A Beauty Salon is typically service-based, but can also sell retail products related to their services. Such products can be cosmetics, hair treatment products, and the likes.
You must understand the cost of goods sold for your salon and how it affects your general business performance. If you ignore it, you’re most likely not going to maximize your business profit.
What is the Cost of Goods Sold?
Cost of Goods Sold (COGS) is the total cost of acquiring and selling a product. It entails all the expenses incurred in manufacturing or purchasing, processing, packaging, and delivering a product.
You are required to fill in the COGS in your business’ Profit and Loss statement and also the tax return. As such, it is only wise that you are careful enough to keep track of all the details of your expenses.
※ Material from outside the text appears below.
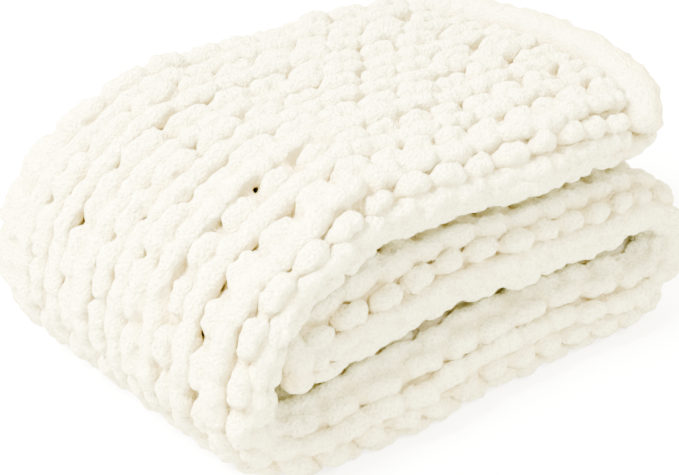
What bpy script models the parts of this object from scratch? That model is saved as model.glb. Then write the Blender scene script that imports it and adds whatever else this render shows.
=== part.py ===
"""A chunky chenille knit blanket, folded and lying flat, as one solid.

The knitted piece is doubled lengthwise, which gives a two-layer band with a rounded
fold along its near side and two open edges along its far side. That band is then
folded into three: it runs along the top, turns down round the left end, runs back
along the floor, turns up at the right end and ends between the other two.

Metres, +Z up. X runs along the bands and Y across them. The origin is at the centre
of the footprint, on the floor. Lengths in the tables below are centimetres.
"""

import math
from collections import namedtuple

import bmesh
import bpy
import numpy as np

CM = 0.01

# The knitting
RIBS = 19  # ribs from the far edge over the outer face and round the near fold
STITCH = 3.7  # length of one stitch along a rib
GROOVE = 0.8  # depth between two ribs
NECK = 0.3  # how far a rib draws in between two stitches
FLOOR_FADE = (0.2, 1.4)  # heights between which the relief fades out towards the floor
HIDDEN_FADE = (3.5, 6.0)  # the same for a hidden face, measured in from the near side

# The doubled cloth
SLIT = 0.5  # space between the two layers
SLIT_ROOT = 5.0  # the slit stops this far short of the near fold
SLIT_POINTS = 4  # points along each of its faces
FOLD_ROUND = 4.2  # how far the rounding of the near fold reaches across
FOLD_SQUARE = 0.85  # exponent of the fold's outline: 1 is an ellipse, less is squarer
LIP = 0.9  # how far the lower side of a near fold juts past its upper side
END_ROUND = 2.4  # length over which a free end thins out
END_THIN = 0.35  # share of the thickness left at the very end
END_DRAW = 1.6  # how much narrower the band is at a free end, on each side

# The free end on top: it bulges in plan, and its edge is a roll behind a furrow
BULGE = 5.0
BULGE_CENTRE = 3.0
BULGE_HALF_WIDTH = 18.0
BULGE_LENGTH = 14.0
ROLL = 3.4  # width of the roll
ROLL_GAP = 1.0  # width of the furrow behind it
ROLL_HEIGHT = 0.82  # share of the upper layer's thickness that the roll keeps
FURROW = 0.35  # the same for the bottom of the furrow

# Middle line of the band, from the free end on top to the free end inside
Row = namedtuple("Row", "x z thick near far")
ROUTE = (
    Row(23.2, 19.0, 6.0, -16.0, 16.2),
    Row(19.6, 19.9, 7.2, -17.0, 16.8),
    Row(13.0, 20.5, 7.4, -17.4, 17.0),
    Row(4.0, 20.9, 7.0, -17.2, 17.0),
    Row(-5.0, 21.0, 6.8, -17.0, 16.8),
    Row(-12.0, 20.5, 6.6, -17.0, 16.6),
    Row(-18.4, 17.9, 6.0, -17.2, 16.6),
    Row(-22.0, 13.9, 5.6, -17.4, 16.6),
    Row(-22.9, 9.2, 5.4, -17.4, 16.7),
    Row(-20.7, 5.1, 5.8, -17.2, 16.8),
    Row(-16.0, 3.5, 6.8, -17.2, 17.0),
    Row(-10.0, 3.85, 7.8, -17.4, 17.2),
    Row(-2.0, 4.15, 8.4, -17.6, 17.2),
    Row(7.0, 4.2, 8.5, -17.8, 17.2),
    Row(15.0, 4.0, 8.1, -18.0, 17.2),
    Row(21.4, 3.6, 6.6, -17.6, 17.0),
    Row(25.1, 4.7, 5.4, -17.0, 16.8),
    Row(26.7, 7.4, 4.8, -16.6, 16.6),
    Row(25.2, 10.1, 5.2, -16.8, 16.6),
    Row(21.4, 11.6, 6.0, -17.0, 16.8),
    Row(14.0, 12.4, 7.1, -17.2, 16.9),
    Row(6.0, 13.0, 7.4, -17.2, 17.0),
    Row(-2.0, 13.2, 8.0, -17.0, 17.0),
    Row(-9.0, 12.8, 8.2, -16.8, 17.0),
    Row(-14.5, 11.9, 7.4, -16.6, 17.0),
    Row(-18.4, 11.2, 5.8, -16.4, 16.8),
)
LAST_TOP_ROW = 6  # up to this row the band is the top one
HIDDEN_ROW = 20  # from this row on, the outer face lies under the top band

# Slow unevenness along the band
Wave = namedtuple("Wave", "length height start")
NEAR_WAVES = (Wave(27.0, 0.35, 0.4), Wave(11.5, 0.2, 2.1))
TOP_WAVES = (Wave(21.0, 0.2, 1.0), Wave(9.0, 0.12, 3.0))
TOP_WAVE_SLANT = 0.7

# Where the band is cut across: its row, its distance from both ends and the way out of the fold
Cut = namedtuple("Cut", "row place left middle out_x out_z half_stitch")

COLOUR = (0.86, 0.82, 0.73, 1.0)
ROUGHNESS = 0.95


def smooth(low, high, value):
    """0 below low, 1 above high, and a smooth rise between them."""
    share = min(max((value - low) / (high - low), 0.0), 1.0)
    return share * share * (3.0 - 2.0 * share)


def waves(table, place):
    """Sum of the table's sine waves at this place along the band."""
    return sum(wave.height * math.sin(2 * math.pi * place / wave.length + wave.start) for wave in table)


def route_at(row):
    """The table's values at a fractional row, on a curve through all rows."""
    rows = np.array(ROUTE)
    first = min(int(row), len(rows) - 2)
    share = row - first
    start, end = rows[first], rows[first + 1]
    before = rows[first - 1] if first else 2 * start - end
    after = rows[first + 2] if first + 2 < len(rows) else 2 * end - start
    pull = 2 * before - 5 * start + 4 * end - after
    bend = 3 * start - before - 3 * end + after
    return Row(*(0.5 * (2 * start + (end - before) * share + pull * share**2 + bend * share**3)))


def cuts_along():
    """Two cuts a stitch, and a few more where the free ends round off."""
    last = len(ROUTE) - 1
    fine_rows = np.linspace(0, last, 2000)
    line = np.array([route_at(row) for row in fine_rows])
    distance = np.concatenate([[0.0], np.cumsum(np.hypot(np.diff(line[:, 0]), np.diff(line[:, 1])))])
    total = distance[-1]
    halves = round(total / (STITCH / 2))
    half_stitch = total / halves
    top_end = [0.4, 1.0, ROLL - 0.6, ROLL + ROLL_GAP / 2]
    places = [half_stitch * index for index in range(halves + 1)]
    places = sorted(places + top_end + [total - 1.0, total - 0.4])
    cuts = []
    for place in places:
        row = float(np.interp(place, distance, fine_rows))
        ahead, behind = route_at(min(row + 0.02, last)), route_at(max(row - 0.02, 0))
        along = np.array([ahead.x - behind.x, ahead.z - behind.z])
        along /= np.hypot(*along)
        cuts.append(Cut(row, place, total - place, route_at(row), along[1], -along[0], place / half_stitch))
    return cuts


def end_share(place):
    """How much of its thickness a layer keeps at this distance from its end."""
    share = min(place / END_ROUND, 1.0)
    return END_THIN + (1 - END_THIN) * math.sqrt(1 - (1 - share) ** 2)


def roll_share(place):
    """The same for the outer layer at the free end on top, with its roll and furrow."""
    if place < ROLL:
        lift = math.sqrt(max(1 - (2 * place / ROLL - 1) ** 2, 0.0))
        return FURROW + (ROLL_HEIGHT - FURROW) * lift
    return FURROW + (1 - FURROW) * smooth(ROLL + ROLL_GAP / 2, ROLL + 1.8 * ROLL_GAP, place)


def ribbed_outline(half, near, far):
    """Points of a cut, two a rib, from the far edge over the outer face and round the near fold."""
    radius = (half - SLIT / 2) / 2
    line = []
    for turn in np.linspace(0, math.pi / 2, 5):
        line.append((far - radius * (1 - math.cos(turn)), half - radius * (1 - math.sin(turn))))
    for turn in np.linspace(0, math.pi, 25):
        across = near + FOLD_ROUND * (1 - math.sin(turn) ** FOLD_SQUARE)
        line.append((across, half * math.copysign(abs(math.cos(turn)) ** FOLD_SQUARE, math.cos(turn))))
    line = np.array(line)
    run = np.concatenate([[0.0], np.cumsum(np.hypot(*np.diff(line, axis=0).T))])
    marks = np.linspace(0, run[-1], 2 * RIBS + 1)
    return np.stack([np.interp(marks, run, line[:, 0]), np.interp(marks, run, line[:, 1])], axis=1)


def plain_outline(half, near, far):
    """The rest of a cut: the inner face, the far edge of the inner layer and the slit."""
    radius = (half - SLIT / 2) / 2
    edge = far - radius
    points = [(near + FOLD_ROUND + share * (edge - near - FOLD_ROUND), -half) for share in (0.3, 0.65, 1.0)]
    for turn in (math.pi / 4, math.pi / 2, 3 * math.pi / 4):
        points.append((edge + radius * math.sin(turn), -half + radius * (1 - math.cos(turn))))
    slit = np.linspace(edge, near + SLIT_ROOT, SLIT_POINTS)
    points += [(across, -SLIT / 2) for across in slit]
    points += [(across, SLIT / 2) for across in reversed(slit)]
    return points


def relief(index, cut, from_near, height):
    """Depth below the outline at one of its points: a groove, or a rib drawn in between stitches."""
    if index in (0, 2 * RIBS):
        return 0.0
    stitch_turn = (round(cut.half_stitch) + index // 2) % 2
    depth = NECK * stitch_turn if index % 2 else GROOVE
    if cut.row > HIDDEN_ROW:
        depth *= 1 - smooth(*HIDDEN_FADE, from_near)
    return depth * smooth(*FLOOR_FADE, height)


def ribbed_points(cut, half, near, far, thinned):
    """The ribbed outline with its relief, sunk along the inward normal."""
    outline = ribbed_outline(half, near, far)
    sides = np.gradient(outline, axis=0)
    sides /= np.hypot(sides[:, 0], sides[:, 1])[:, None]
    points = []
    for index, (across, out) in enumerate(outline):
        depth = thinned * relief(index, cut, across - near, cut.middle.z + out * cut.out_z)
        points.append((across - sides[index][1] * depth, out + sides[index][0] * depth))
    return points


def placed(cut, across, out, shares, near):
    """One point of a cut, in metres: thinned at an end, leant, bulged and kept above the floor."""
    outer_share, inner_share = shares
    half = cut.middle.thick / 2
    root = SLIT / 2
    if out > root:
        out = root + (out - root) * outer_share
    elif out < -root:
        out = -root + (out + root) * inner_share
    lean = LIP * (1 - smooth(near, near + 2 * FOLD_ROUND, across)) * cut.out_z * out / half / 2
    if cut.row < LAST_TOP_ROW and out > 0:
        out += waves(TOP_WAVES, cut.place + TOP_WAVE_SLANT * across) * out / half
    bulge = BULGE * (1 - ((across - BULGE_CENTRE) / BULGE_HALF_WIDTH) ** 2)
    bulge *= 1 - smooth(0, BULGE_LENGTH, cut.place)
    x = cut.middle.x + cut.out_x * out + bulge
    z = max(cut.middle.z + cut.out_z * out, 0.0)
    return (x * CM, (across + lean) * CM, z * CM)


def cut_points(cut):
    """All points of one cut, going round."""
    half = cut.middle.thick / 2
    last_end = end_share(cut.left)
    inner_share = min(end_share(cut.place), last_end)
    outer_share = min(roll_share(cut.place), last_end)
    draw = END_DRAW * (1 - inner_share)
    near = cut.middle.near + waves(NEAR_WAVES, cut.place) + draw
    far = cut.middle.far - draw
    points = ribbed_points(cut, half, near, far, inner_share) + plain_outline(half, near, far)
    return [placed(cut, across, out, (outer_share, inner_share), near) for across, out in points]


def close_end(made, ring):
    """Fills an end with a strip of triangles between the outline of both layers and their slit."""
    outline = ring[: -2 * SLIT_POINTS]
    slit = ring[: -2 * SLIT_POINTS - 1 : -1]
    near = min(vert.co.y for vert in ring)
    front = min(range(len(outline)), key=lambda index: outline[index].co.y)

    def progress(chain, index):
        on_upper = index <= front if chain is outline else index < SLIT_POINTS
        from_near = chain[index].co.y - near
        return -from_near if on_upper else from_near

    along, across = 0, 0
    while along < len(outline) - 1 or across < len(slit) - 1:
        outline_left = along < len(outline) - 1
        slit_left = across < len(slit) - 1
        if not slit_left or (outline_left and progress(outline, along + 1) <= progress(slit, across + 1)):
            made.faces.new((outline[along], outline[along + 1], slit[across]))
            along += 1
        else:
            made.faces.new((outline[along], slit[across + 1], slit[across]))
            across += 1


def blanket_mesh():
    """Joins the cuts, one to the next, and closes both ends."""
    made = bmesh.new()
    rings = [[made.verts.new(point) for point in cut_points(cut)] for cut in cuts_along()]
    count = len(rings[0])
    for first, second in zip(rings, rings[1:]):
        for index in range(count):
            after = (index + 1) % count
            made.faces.new((first[index], first[after], second[after], second[index]))
    close_end(made, rings[0])
    close_end(made, rings[-1])
    bmesh.ops.triangulate(made, faces=made.faces, quad_method="BEAUTY")
    bmesh.ops.recalc_face_normals(made, faces=made.faces)
    mesh = bpy.data.meshes.new("blanket")
    made.to_mesh(mesh)
    made.free()
    return mesh


def chenille():
    material = bpy.data.materials.new("cream_chenille")
    material.use_nodes = True
    shader = material.node_tree.nodes["Principled BSDF"]
    shader.inputs["Base Color"].default_value = COLOUR
    shader.inputs["Roughness"].default_value = ROUGHNESS
    shader.inputs["Metallic"].default_value = 0.0
    return material


def main():
    for old in list(bpy.data.objects):
        bpy.data.objects.remove(old, do_unlink=True)
    collection = bpy.data.collections.new("folded_knit_blanket")
    bpy.context.scene.collection.children.link(collection)
    blanket = bpy.data.objects.new("blanket", blanket_mesh())
    blanket.data.materials.append(chenille())
    blanket.data.shade_smooth()
    collection.objects.link(blanket)


main()
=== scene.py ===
"""Looks of the folded chunky knit blanket: real chenille yarn loops, knitted along the fold.

The first half repeats the fold's own sizes, in centimetres, and lays a surface with its
normals over it. The second half runs the yarn through that surface, course by course,
as it runs in the purl side of a plain knit, and gives it its material, light and camera.
"""

import math
from collections import namedtuple

import bpy
import numpy as np
from mathutils.bvhtree import BVHTree
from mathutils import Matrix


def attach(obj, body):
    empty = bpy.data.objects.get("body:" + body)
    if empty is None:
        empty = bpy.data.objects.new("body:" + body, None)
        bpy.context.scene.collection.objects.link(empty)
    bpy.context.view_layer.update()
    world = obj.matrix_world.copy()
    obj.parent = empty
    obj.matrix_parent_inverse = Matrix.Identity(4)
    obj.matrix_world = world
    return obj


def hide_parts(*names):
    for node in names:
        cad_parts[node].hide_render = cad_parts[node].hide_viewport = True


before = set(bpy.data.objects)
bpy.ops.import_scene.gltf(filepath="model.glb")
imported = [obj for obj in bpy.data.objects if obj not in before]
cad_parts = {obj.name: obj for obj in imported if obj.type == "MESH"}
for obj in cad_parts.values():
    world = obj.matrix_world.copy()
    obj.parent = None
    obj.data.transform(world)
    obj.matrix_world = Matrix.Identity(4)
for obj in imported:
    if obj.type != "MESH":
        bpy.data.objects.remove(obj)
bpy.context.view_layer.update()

CM = 0.01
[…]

For your beauty salon, COGS includes the cost of purchasing the products you resell and other direct expenses involved in the sales, such as shipping.
Note that COGS is calculated for good actually sold and not just the inventory available for sale.
Why is COGS Important For a Beauty Salon?
The COGS helps you determine one of the most important factors that affect business profit – your pricing.
For instance, if you forget to include the cost of shipping salon products down to your client, you’ll most likely sell them cheaper than required. If you overestimate the costs, you might pick a price too high and scare away potential buyers.
Also, understanding your COGS helps you maximize tax deductions. The more expenses are eligible for deductions, the lesser your taxable income, and the bigger your net profit.
Which expenses are included in COGS?
A more appropriate term for the cost of services you render in your beauty salon is Cost of Services. That is if you do not sell any products at all. But if you retail any products, you need to know what expenses can or cannot be included in your COGS.
A simple test to help you determine what should be part of your COGS can be summarized in two questions:
- Are the costs directly related to product sales? That is, will the costs still be incurred if I don’t sell any products?
- Are these expenses affected by changes in sales? That is, do they increase or decrease with variations in the volume of sales?
Note also that indirect expenses such as rent do not have direct consequences on daily sales and so, do not factor in COGS.
How to Calculate the COGS?
The COGS over some time is gotten from a few major figures. These include the beginning inventory, the total cost of inventory acquired within the time, direct expenses, and the ending inventory.
The formula for COGS is quite simple.
COGS = (Beginning inventory + Total Cost of Inventory purchases + Other Direct Expenses) – Ending Inventory.
Other direct expenses as indicated above must be directly related to either the acquisition or the sale of the products. Examples include freight in, shipping fees, direct labor, etc.
If your beauty salon is purely service-based without any form of product sales, then you might not have to bother about COGS. Rather, you should be calculating the Cost of Services.